Duit Nganggur Tembus Rp 500 Triliun

Duit Nganggur Tembus Rp 500 Triliun

JAKARTA - Dana yang dihimpun perbankan Indonesia terus bertambah. Sayang, tidak semuanya disalurkan untuk kegiatan produktif. Alhasil, jumlah dana berlebih perbankan atau ekses likuiditas makin besar. Bank Indonesia (BI) mencatat, duit nganggur itu mencapai Rp 500 triliun.

 Dana tersebut sebenarnya bisa disalurkan pada instrumen atau kredit-kredit yang produktif. Direktur Eksekutif Departemen Pengelolaan Moneter BI Hendar mengungkapkan, ada beberapa cara untuk membuat dana bank yang belum disalurkan tersebut bersifat produktif. Salah satunya melalui instrumen moneter seperti obligasi korporasi.

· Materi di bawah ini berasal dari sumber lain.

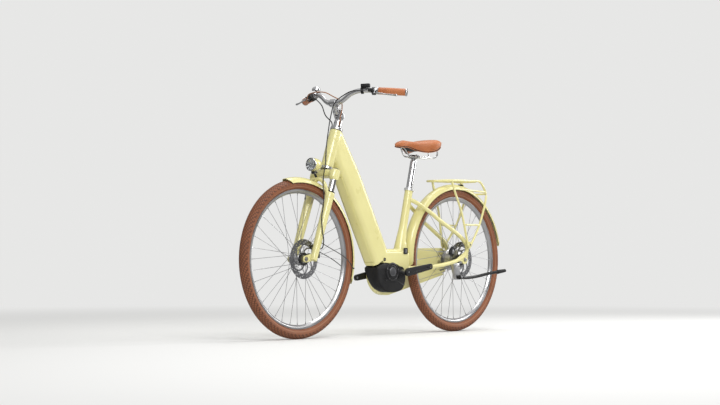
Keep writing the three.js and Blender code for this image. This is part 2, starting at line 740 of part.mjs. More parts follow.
function buildSeat() {
  const collarWall = 4;
  const collarHeight = 13;
  const lift = 1;
  const earHalf = 10;
  const collarTop = seatTubeLength - lift;
  const collarMiddle = collarTop - collarHeight / 2;
  const collar = rod(onSeatTube(collarTop - collarHeight), onSeatTube(collarTop),
    seatTubeRadius + collarWall);
  const ear = rod(onSeatTube(collarMiddle, -seatTubeRadius - collarWall, -earHalf),
    onSeatTube(collarMiddle, -seatTubeRadius - collarWall, earHalf), collarWall + lift, tubeSides);
  const room = rod(onSeatTube(collarTop - 2 * collarHeight), onSeatTube(collarTop + overrun),
    bored(seatTubeRadius));
  part("seat_clamp", cut(joined(collar, ear), room), silver);
  const neck = onSeatTube(seatPostRise);
  const railPlace = from(neck, [upright, railHeight]);
  const cradleHalf = 24;
  const cradleRadius = 10;
  const barrelRadius = 7.5;
  const barrelHalf = railSpread + barrelRadius;
  const post = joined(rod(onSeatTube(seatPostRise - seatPostBelow), neck, seatPostRadius),
    rod(from(railPlace, [ahead, -cradleHalf]), from(railPlace, [ahead, cradleHalf]), cradleRadius,
    tubeSides),
    rod(from(railPlace, [side, -barrelHalf]), from(railPlace, [side, barrelHalf]), barrelRadius, tubeSides));
  part("seat_post", cut(post, railsBody(railPlace, fit)), chrome);
  part("saddle_rails", railsBody(railPlace, 0), chrome);
  part("saddle", cut(saddleBody(), railsBody(railPlace, 2 * fit)), brownLeather);
}

// One bent wire: both rails and the loop under the nose that joins them
function railsBody(place, extra) {
  const half = (left) => railShares.map(([along, up, out]) =>
    from(place, [ahead, along * railLength], [upright, up * railDrop], [side, left * out * railSpread]));
  const nose = from(place, [ahead, railNoseShare * railLength], [upright, railTopShare * railDrop]);
  return tube([...half(1), nose, ...half(-1).reverse()], railRadius + extra, 30, wireSides);
}

// Run from the back, width, top and bottom of the saddle
const saddleShares = [[0.003, 0.474, 0.31, 0.44], [0.052, 0.84, 0.06, 0.615], [0.14, 0.968, 0, 0.846],
  [0.227, 1, 0.06, 0.954], [0.35, 0.895, 0.14, 0.985], [0.472, 0.653, 0.215, 0.98],
  [0.594, 0.442, 0.24, 0.92],
  [0.734, 0.316, 0.215, 0.754], [0.857, 0.263, 0.185, 0.738], [0.944, 0.19, 0.31, 0.708],
  [1, 0.084, 0.51, 0.65]];
// Half of its section, from the hollow underside round the edge to the crown
const saddleSectionShares = [[0.5, 0.82], [0.88, 1], [1, 0.72], [0.97, 0.4], [0.84, 0.16], [0.5, 0.03],
  [0, 0]];

function saddleBody() {
  const rings = saddleShares.map(([run, width, top, bottom]) => {
    const x = saddleNose - saddleLength * (1 - run);
    const high = saddleTop - top * saddleHeight;
    const low = saddleTop - bottom * saddleHeight;
    const spots = saddleSectionShares.map(([out, down]) => [(out * width * saddleWidth) / 2,
      high - down * (high - low)]);
    const mirror = spots.slice(0, -1).map(([y, z]) => [-y, z]).reverse();
    return [...spots, ...mirror].map(([y, z]) => point(x, y, z));
  });
  return loft(rings, rings[3].map((spot) => new THREE.Vector2(spot.y, spot.z)));
}

// Rack: a top loop that bends down at the rear, cross bars, and two legs with struts a side
const rackRadius = 6;
const rackBarRadius = 5;
const rackPadRadius = 8;
const rackFront = 212;
const rackLength = 400;
const rackSpread = 62;
const rackLegHeight = 332;
const rackFoot = staySpread + stayRadius + rackPadRadius + fit;
const rackNoseShare = 0.07;
const rackLoopShares = [[0.09, 0.42, 0.021], [0.17, 0.76, 0.016], [0.32, 1, 0.008], [0.7, 1, 0],
  [0.87, 1, 0],
  [0.935, 1.032, 0.06], [1, 1.065, 0.187]];
const rackBarShares = [0.32, 0.46, 0.6, 0.8];
const rackRearLegShares = [[1, 0.18, 0.208], [0.985, 0.275, 0.277], [0.825, 0.6, 0.669], [0.605, 1, 1]];
const rackFrontLegShares = [[0.3, 0, 0.018], [0.35, 0.18, 0.181], [0.46, 0.505, 0.482], [0.56, 1, 1]];
const rackStrutShares = [[0.535, 0.69, 0.672], [0.825, 0.6, 0.672]];
const rackRailShares = [[0.35, 0.18, 0.1325], [0.965, 0.23, 0.157]];
const rackPadShares = [[0.5825, 1, 0.93], [0.5825, 1, 1.03]];
const rackBarDropShare = 0.006;
const rackPostAngle = 66.4;
const rackPostLength = 47;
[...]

 \"Lewat sektor moneter, secara tidak langsung kami akan memperdalam sektor keuangan. Ini merupakan respons internal terkait dengan ekses likuiditas,\" kata Hendar di gedung BI kemarin (27/9).

 Dia menyebutkan, pihaknya mendorong bank untuk mengalihkan dana tak produktif itu melalui surat berharga negara (SBN). \"Ketika likuiditas bagus, pasar akan stabil dengan return yang menguntungkan. Ini akan menjadi alternatif bagi investor juga untuk berinvestasi selain di bank,\" paparnya.

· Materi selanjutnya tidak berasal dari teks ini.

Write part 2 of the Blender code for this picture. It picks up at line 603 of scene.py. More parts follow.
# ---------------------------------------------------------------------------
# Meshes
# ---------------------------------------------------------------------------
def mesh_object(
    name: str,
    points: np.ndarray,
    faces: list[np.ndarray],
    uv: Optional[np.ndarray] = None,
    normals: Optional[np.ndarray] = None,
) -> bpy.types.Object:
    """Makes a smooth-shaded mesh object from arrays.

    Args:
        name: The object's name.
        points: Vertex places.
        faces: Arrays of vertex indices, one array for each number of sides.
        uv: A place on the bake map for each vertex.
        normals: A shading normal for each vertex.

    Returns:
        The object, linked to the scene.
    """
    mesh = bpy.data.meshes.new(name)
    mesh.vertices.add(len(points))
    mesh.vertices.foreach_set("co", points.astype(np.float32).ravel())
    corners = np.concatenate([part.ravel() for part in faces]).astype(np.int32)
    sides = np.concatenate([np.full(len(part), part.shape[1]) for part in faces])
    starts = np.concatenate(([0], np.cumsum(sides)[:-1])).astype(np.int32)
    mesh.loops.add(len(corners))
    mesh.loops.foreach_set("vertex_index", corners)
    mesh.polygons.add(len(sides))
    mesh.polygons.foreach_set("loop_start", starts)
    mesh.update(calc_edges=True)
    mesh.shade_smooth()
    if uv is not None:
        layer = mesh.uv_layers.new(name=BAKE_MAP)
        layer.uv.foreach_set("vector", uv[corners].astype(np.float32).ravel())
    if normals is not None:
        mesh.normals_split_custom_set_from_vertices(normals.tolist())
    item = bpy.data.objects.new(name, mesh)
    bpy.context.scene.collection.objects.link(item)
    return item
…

 Meski demikian, BI tetap memperhitungkan kebutuhan likuiditas masing-masing bank. Ada beberapa bank besar di Indonesia yang ekses likuiditasnya mencapai Rp 300 triliun. \"Nanti yang diserap BI (melalui instrumen moneter) bergantung bank. Lagi pula, penyerapan ini bergantung lelang,\" jelasnya.

 BI juga mendorong sektor-sektor produktif untuk memunculkan instrumen baru. Sayang, sejauh ini belum ada instrumen baru yang lahir. Padahal, akan terjadi penyerapan yang bagus jika instrumen tersebut mampu meyakinkan pasar bahwa tidak akan terjadi default dan return yang tinggi.

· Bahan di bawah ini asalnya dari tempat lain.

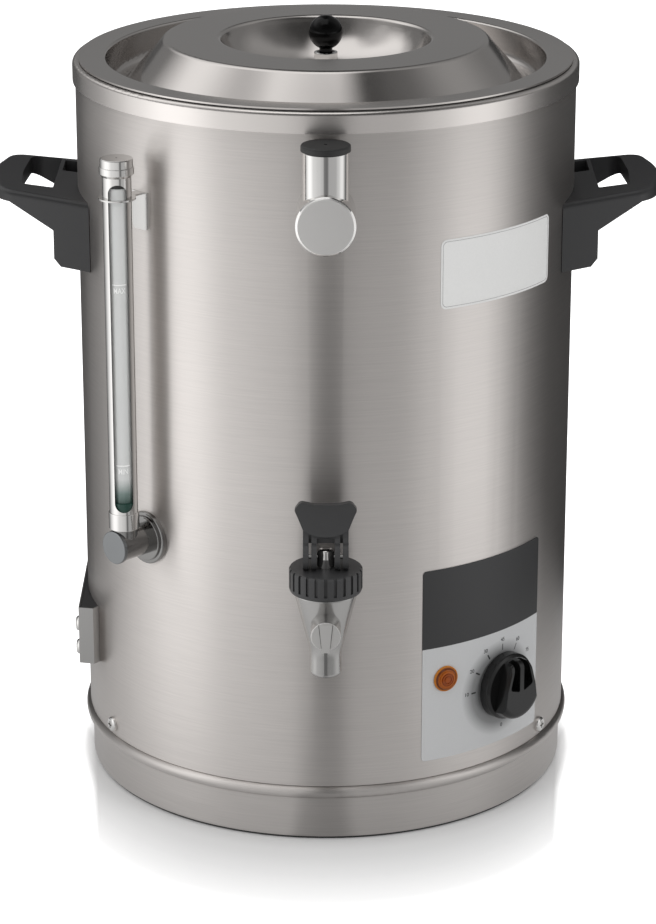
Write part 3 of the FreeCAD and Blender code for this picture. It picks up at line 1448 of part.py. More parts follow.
def make_handles():
    right = make_right_handle()
    left = doc.addObject("Part::Mirroring", "left_handle")
    left.Source = right
    left.Normal = Vector(1, 0, 0)
    plates = []
    screws = []
    inner = s.body_radius - s.shell_sheet
    angle = 2 * math.degrees(math.asin(s.handle_plate_half_width.value / inner.value))
    for name, place in (("left", left_place), ("right", right_place)):
        plate = new_body(f"handle_plate_{name}", place)
        section = new_sketch(plate, "YZ_Plane")
        half = s.handle_plate_height / 2
        draw_outline(section, box_corners(
            inner - s.handle_plate_sheet, inner, s.handle_screw_height - half, s.handle_screw_height + half))
        revolve(plate, section, angle=angle, symmetric=True)
        for side in (-1, 1):
            hole = new_sketch(plate, "XZ_Plane")
            draw_circle(hole, side * s.handle_screw_offset, s.handle_screw_height, s.handle_screw_radius)
            pocket(plate, hole)
            spot = place * Placement(
                Vector(side * s.handle_screw_offset.value, s.handle_screw_seat.value,
                       s.handle_screw_height.value), Rotation())
            screws.append(turned_outward(f"handle_screw_{name}_{side + 2}", [
                (-s.handle_screw_head, 0), (-s.handle_screw_head, s.handle_screw_head_radius),
                (0, s.handle_screw_head_radius), (0, s.handle_screw_radius),
                (s.handle_screw_length, s.handle_screw_radius), (s.handle_screw_length, 0)], spot))
        plates.append(plate)
    group("handle_plates", plates)
    group("handle_screws", screws)


# Inlet housing on the left side; its local +x is the dispenser's back

def make_inlet():
    face = s.inlet_face
    sheet = s.inlet_sheet
    cover = new_body("inlet_cover", left_place)
    plan = new_sketch(cover, "XY_Plane", lift=s.inlet_foot)
    right_outer = [
        (s.inlet_half_width, face), (s.inlet_end_half_width, s.inlet_end_face), (s.inlet_root_half_width, 142.6)]
    right_inner = [
        (s.inlet_root_half_width - sheet, 143.2), (s.inlet_end_half_width - sheet * 1.3, s.inlet_end_face),
        (s.inlet_half_width - sheet, face - sheet)]
    left_outer = [(-x, y) for x, y in reversed(right_outer)]
    left_inner = [(-x, y) for x, y in reversed(right_inner)]
    draw_outline(plan, right_outer + right_inner + left_inner + left_outer)
    pad(cover, plan, s.inlet_top - s.inlet_foot)
    seat_on_cylinder(cover, s.body_radius, drop=300)
    housing = new_body("inlet_housing", left_place)
    foot = s.inlet_foot + s.inlet_recess
    block = new_sketch(housing, "XY_Plane", lift=foot)
    draw_outline(block, [
        (-(s.inlet_root_half_width - sheet), 143.2), (-(s.inlet_end_half_width - sheet * 1.3), s.inlet_end_face),
        (-(s.inlet_half_width - sheet), face - sheet), (s.inlet_half_width - sheet, face - sheet),
        (s.inlet_end_half_width - sheet * 1.3, s.inlet_end_face), (s.inlet_root_half_width - sheet, 143.2)][::-1])
    pad(housing, block, s.inlet_top - s.inlet_recess - foot)
    seat_on_cylinder(housing, s.body_radius, drop=300)
    for body in (cover, housing):
        for side in (-1, 1):
            holes = new_sketch(body, "XZ_Plane")
            for height in (s.inlet_screw_low, s.inlet_screw_high):
                draw_circle(holes, side * s.inlet_screw_offset, height, s.pan_shank_radius)
            pocket(body, holes)
        hole = new_sketch(body, "YZ_Plane", lift=s.inlet_end_half_width + s.bushing_flange - s.bushing_length - 1)
        draw_circle(hole, s.bushing_reach, s.bushing_height, s.bushing_radius)
        pocket(body, hole, reverse=True)
    screws = []
    for side in (-1, 1):
        for row, height in enumerate((s.inlet_screw_low, s.inlet_screw_high)):
            spot = left_place * Placement(
                Vector(side * s.inlet_screw_offset.value, face.value, height.value), Rotation())
            screws.append(pan_screw(f"inlet_screw_{row + 1}_{side + 2}", spot, 13.0))
    group("inlet_screws", screws)


def make_cord_bushing():
    """The round entry for a mains lead, blind, at the back end of the inlet housing."""
    mouth = s.inlet_end_half_width + s.bushing_flange
    spot = left_place * Placement(
        Vector(0, s.bushing_reach.value, s.bushing_height.value), Rotation(UP, -90))
    turned_outward("cord_bushing", [
        (mouth - s.bushing_length - 1, 0), (mouth - s.bushing_length - 1, s.bushing_radius),
        (s.inlet_end_half_width, s.bushing_radius), (s.inlet_end_half_width, s.bushing_flange_radius),
        (mouth, s.bushing_flange_radius, 0.8), (mouth, s.bushing_bore), (mouth - s.bushing_length, s.bushing_bore),
        (mouth - s.bushing_length, 0)], spot)


# Heating and electrical pieces

def element_legs():
    """Where the two ends of the heating element go down through the tank's floor."""
    start = -90 + (360 - s.element_sweep.value) / 2 + 180
    legs = []
    for angle in (start, start + s.element_sweep.value):
        turn = math.radians(angle)
        legs.append((s.element_radius.value * math.cos(turn), s.element_radius.value * math.sin(turn)))
    return legs


def make_heating_element():
    start = 90 + (360 - s.element_sweep.value) / 2
    body = new_body("heating_element", Placement(Vector(), Rotation(UP, start)))
    tube = new_sketch(body, "XZ_Plane")
    draw_circle(tube, s.element_radius, s.element_height, s.element_tube)
    revolve(body, tube, angle=s.element_sweep)
    sweep = math.radians(s.element_sweep.value)
    for turn in (0.0, sweep):
        x = s.element_radius * math.cos(turn)
        y = s.element_radius * math.sin(turn)
        leg = new_sketch(body, "XY_Plane", lift=s.element_foot)
        draw_circle(leg, x, y, s.element_tube)
        pad(body, leg, s.element_height + s.element_tube - s.element_foot)
    nuts = []
    for index, (x, y) in enumerate(element_legs()):
        foot = s.tank_floor - s.tank_sheet - s.element_nut_height
        spot = Placement(Vector(x, y, foot.value), Rotation())
        nuts.append(hex_nut(f"element_nut_{index + 1}", spot, s.element_nut_width, s.element_nut_height,
                            s.element_tube))
    group("element_nuts", nuts)


def make_safety_cutout():
    top = s.tank_floor - s.tank_sheet
    foot = top - s.cutout_height
    body = turned("safety_cutout", [
        (0, foot), (s.cutout_radius - 4, foot), (s.cutout_radius - 4, top - 3), (s.cutout_radius, top - 3),
        (s.cutout_radius, top), (0, top)], Placement(Vector(-45, 20, 0), Rotation()))
    for side in (-1, 1):
        blade = new_sketch(body, "XY_Plane", lift=foot)
        draw_outline(blade, box_corners(side * 5 - 0.4, side * 5 + 0.4, -3.0, 3.0))
        pad(body, blade, 9, reverse=True)


def make_terminal_block():
    body = new_body("terminal_block", Placement(Vector(-70, 45, s.plate_level.value), Rotation(UP, -55)))
    block = new_sketch(body, "XY_Plane")
    draw_outline(block, box_corners(
        -s.terminal_length / 2, s.terminal_length / 2, -s.terminal_width / 2, s.terminal_width / 2))
    pad(body, block, s.terminal_height)
    for index in range(3):
        middle = (index - 1) * (s.terminal_slot + 5)
        slot = new_sketch(body, "XY_Plane", lift=s.terminal_height)
        draw_outline(slot, box_corners(
            middle - s.terminal_slot / 2, middle + s.terminal_slot / 2, -s.terminal_width / 2 - 1,
            s.terminal_width / 2 + 1))
        pocket(body, slot, 5)


make_outer_shell()
make_top_collar()
make_base_ring()
make_base_plate()
make_foot_strip()
make_base_fasteners()
make_water_tank()
make_rim_seal()
make_milk_pot()
make_drain_pipe()
make_lid()
make_lid_seal()
make_lid_knob()
make_filler()
make_gauge_fittings()
make_gauge_column()
make_gauge_bracket()
make_tank_nuts()
make_tap_body()
make_tap_mounting()
make_tap_bonnet()
make_tap_plunger()
make_tap_spring()
make_tap_lever()
make_control_panel()
make_lamp()
make_thermostat()
make_thermostat_knob()
make_handles()
make_inlet()
make_cord_bushing()
make_heating_element()
make_safety_cutout()
make_terminal_block()

NODES = (
    "outer_shell", "top_collar", "base_ring", "base_plate", "foot_strip", "base_screws", "base_tie_rod",
    "base_nut", "water_tank", "rim_seal", "milk_pot", "drain_pipe", "heating_element", "element_nuts",
    "safety_cutout", "terminal_block", "thermostat_body", "thermostat_screws", "thermostat_bulb",
    "thermostat_shaft", "thermostat_knob", "control_panel", "lamp_lens", "lamp_body", "inlet_housing",
    "inlet_cover", "inlet_screws", "cord_bushing", "lid", "lid_seal", "lid_stem", "lid_knob", "lid_screw",
    "filler_elbow", "filler_seal", "filler_nut", "filler_cap", "gauge_elbow", "gauge_plug", "gauge_rosette",
    "gauge_guard_tube", "gauge_glass", "gauge_bottom_seal", "gauge_top_seal", "gauge_lower_collar",
    "gauge_cap", "gauge_bracket", "tank_nuts", "tap_body", "tap_washer", "tap_bonnet", "tap_plunger",
    "tap_seat", "tap_spring", "tap_lever", "lever_pin", "left_handle", "right_handle", "handle_plates",
    "handle_screws",
)


def write_parts():
    doc.recompute()
    for thing in doc.Objects:
        if "Invalid" in thing.State or "Error" in thing.State:
            raise RuntimeError(f"{thing.Label} did not build: {thing.State}")
    os.makedirs("parts", exist_ok=True)
    for label in NODES:
        piece = doc.getObjectsByLabel(label)[0]
        if piece.Shape.isNull() or not piece.Shape.isValid():
            raise RuntimeError(f"{label} has no valid shape")
        piece.Shape.exportStep(f"parts/{label}.step")


write_parts()
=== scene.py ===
import math

import bmesh
import bpy
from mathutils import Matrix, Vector


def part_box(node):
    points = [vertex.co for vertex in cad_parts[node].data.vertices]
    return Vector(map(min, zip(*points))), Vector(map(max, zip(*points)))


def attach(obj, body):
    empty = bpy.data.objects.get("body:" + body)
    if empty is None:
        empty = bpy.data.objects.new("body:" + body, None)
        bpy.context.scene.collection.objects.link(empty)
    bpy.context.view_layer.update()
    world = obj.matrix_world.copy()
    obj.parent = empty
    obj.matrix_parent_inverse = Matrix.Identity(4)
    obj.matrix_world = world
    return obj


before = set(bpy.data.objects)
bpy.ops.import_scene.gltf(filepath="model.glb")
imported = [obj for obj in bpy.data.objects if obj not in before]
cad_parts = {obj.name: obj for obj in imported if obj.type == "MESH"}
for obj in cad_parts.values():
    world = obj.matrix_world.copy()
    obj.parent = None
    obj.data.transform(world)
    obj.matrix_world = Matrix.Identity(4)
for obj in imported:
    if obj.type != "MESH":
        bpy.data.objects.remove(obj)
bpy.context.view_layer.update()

# A water-bath milk warmer in a plain white studio. Lengths are metres, azimuths are degrees from the front
# and grow to the right, and the object's axis is the Z axis.

SHELL_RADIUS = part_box("outer_shell")[1].x
BASE_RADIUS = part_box("base_ring")[1].x
FOIL_THICKNESS = 0.0004
PRINT_LIFT = 0.00008
WHITE = (1.0, 1.0, 1.0)


# Node trees

BEND_REACH = 1.1    # how far a bend's exact normal is used, in its own radii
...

 Sebagai catatan, pada ajang Indonesia Investment Day di New York, AS, Gubernur Bank Indonesia Darmin Nasution menjelaskan, rasio kredit perbankan dalam kontribusinya pada produk domestik bruto (PDB) di Indonesia masih sangat minim. Yakni, 31 persen. Bandingkan dengan Malaysia yang mencapai 115 persen. \"Masih ada ruang kebijakan yang bisa digarap Indonesia,\" ujarnya. \"

 Sebelumnya, Deputi Gubernur BI Halim Alamsyah mengatakan, pertumbuhan kredit perbankan nasional saat ini mendekati 26 persen. Hal itu menjadi angin segar. Sebab, defisit current account yang membaik akan membuat neraca pembayaran Indonesia diproyeksi surplus pada kuartal IV mendatang.